**Goal of the exercise:** The listing below should be written out exactly; please include all of it.

**Provided data:**
★ ★ ★

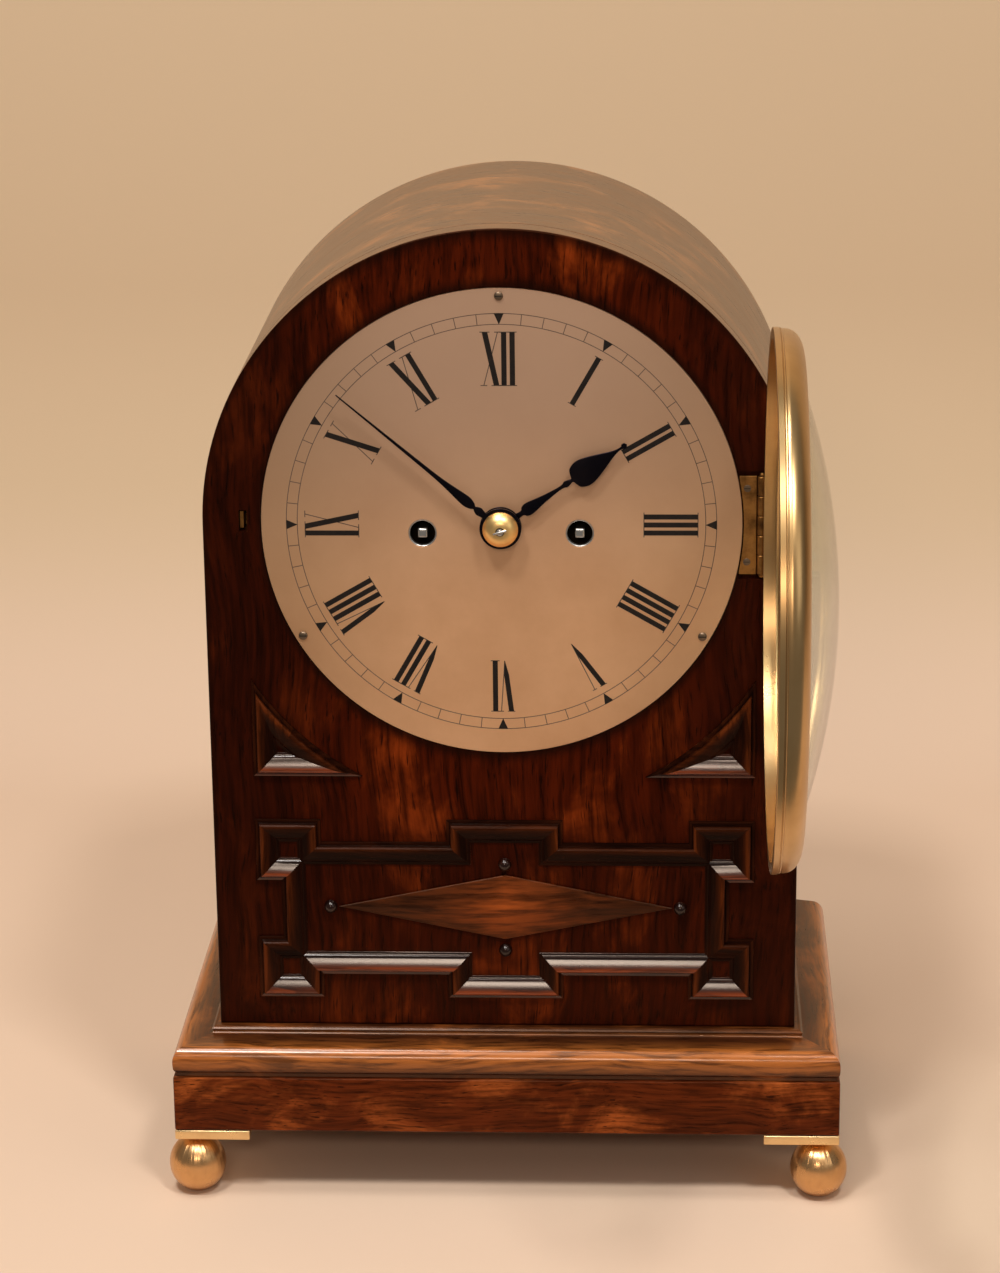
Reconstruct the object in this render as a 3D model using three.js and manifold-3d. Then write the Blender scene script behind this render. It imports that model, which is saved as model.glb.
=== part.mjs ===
// A bracket clock of about 1820: an arch-topped case on a moulded plinth with ball feet, a round
// silvered dial behind a hinged brass bezel, and a two-train fusee movement with its pendulum.
// Millimetres, +Z up, front towards -Y. The origin is on the floor, in the middle of the ball feet.
import * as THREE from 'three';
import { mergeVertices } from 'three/addons/utils/BufferGeometryUtils.js';
import Module from 'manifold-3d';

// ---- driving dimensions ---------------------------------------------------------------------
const seam = 0.3;                 // gap left at every glued, screwed or seated joint
const running = 0.4;              // radial clearance of anything that turns

// case
const dial_radius = 101.6;        // the dial is an eight-inch one
const case_half_width = 126.5;    // also the radius of the arch, which is concentric with the dial
const case_depth = 161;
const centre_above_case_foot = 228.5;
const front_board_thick = 12;
const shell_thick = 10;
const arch_steps = 36;
const ring_steps = 60;            // facets round the bezel
const bead_out = 3;               // bead round the case's foot, on top of the base moulding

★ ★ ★

**Reply to the exercise:**
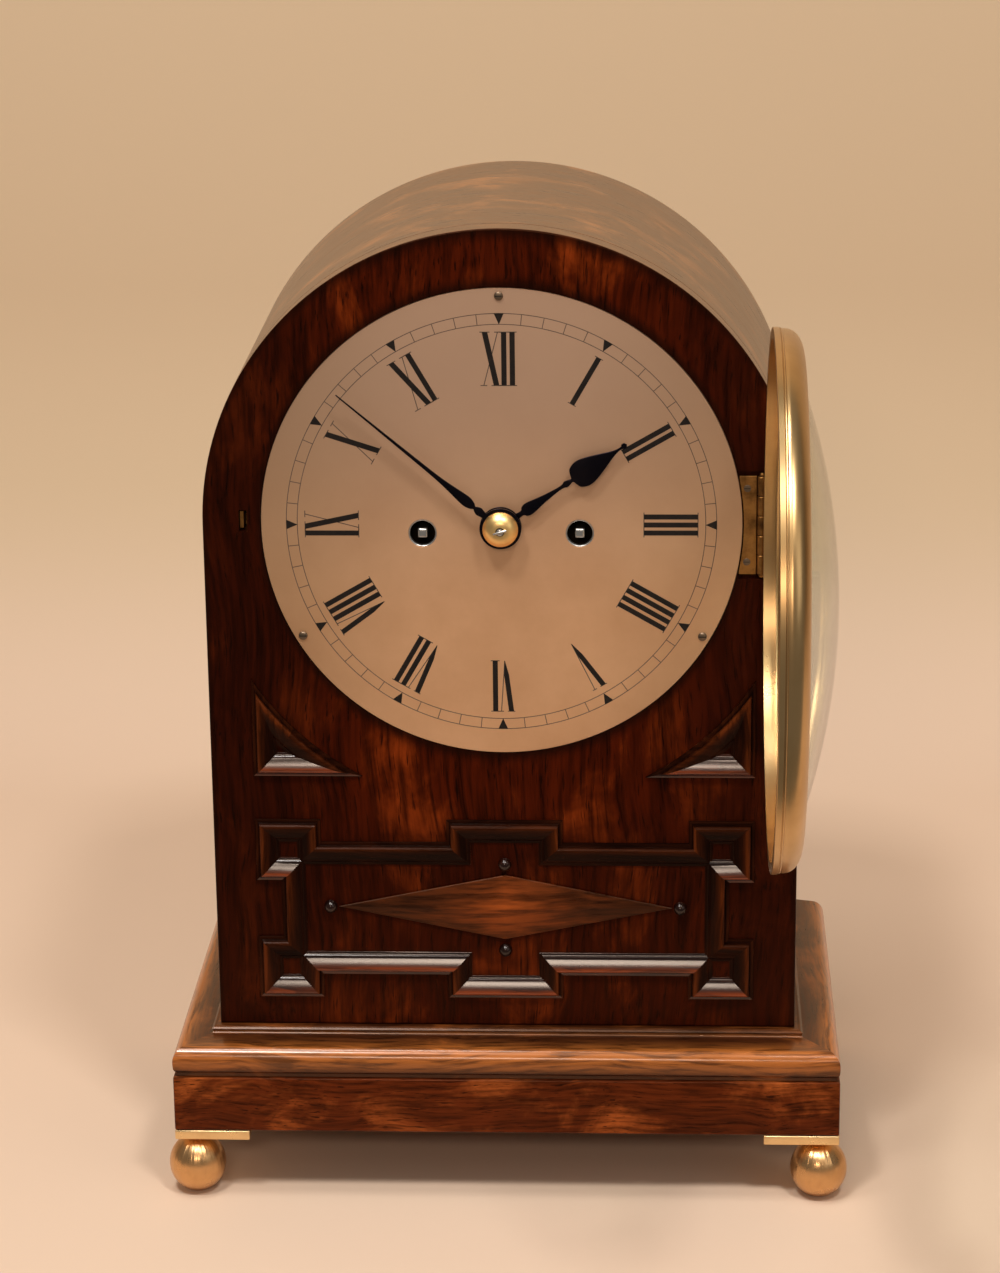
Reconstruct the object in this render as a 3D model using three.js and manifold-3d. Then write the Blender scene script behind this render. It imports that model, which is saved as model.glb.
=== part.mjs ===
// A bracket clock of about 1820: an arch-topped case on a moulded plinth with ball feet, a round
// silvered dial behind a hinged brass bezel, and a two-train fusee movement with its pendulum.
// Millimetres, +Z up, front towards -Y. The origin is on the floor, in the middle of the ball feet.
import * as THREE from 'three';
import { mergeVertices } from 'three/addons/utils/BufferGeometryUtils.js';
import Module from 'manifold-3d';

// ---- driving dimensions ---------------------------------------------------------------------
const seam = 0.3;                 // gap left at every glued, screwed or seated joint
const running = 0.4;              // radial clearance of anything that turns

// case
const dial_radius = 101.6;        // the dial is an eight-inch one
const case_half_width = 126.5;    // also the radius of the arch, which is concentric with the dial
const case_depth = 161;
const centre_above_case_foot = 228.5;
const front_board_thick = 12;
const shell_thick = 10;
const arch_steps = 36;
const ring_steps = 60;            // facets round the bezel
const bead_out = 3;               // bead round the case's foot, on top of the base moulding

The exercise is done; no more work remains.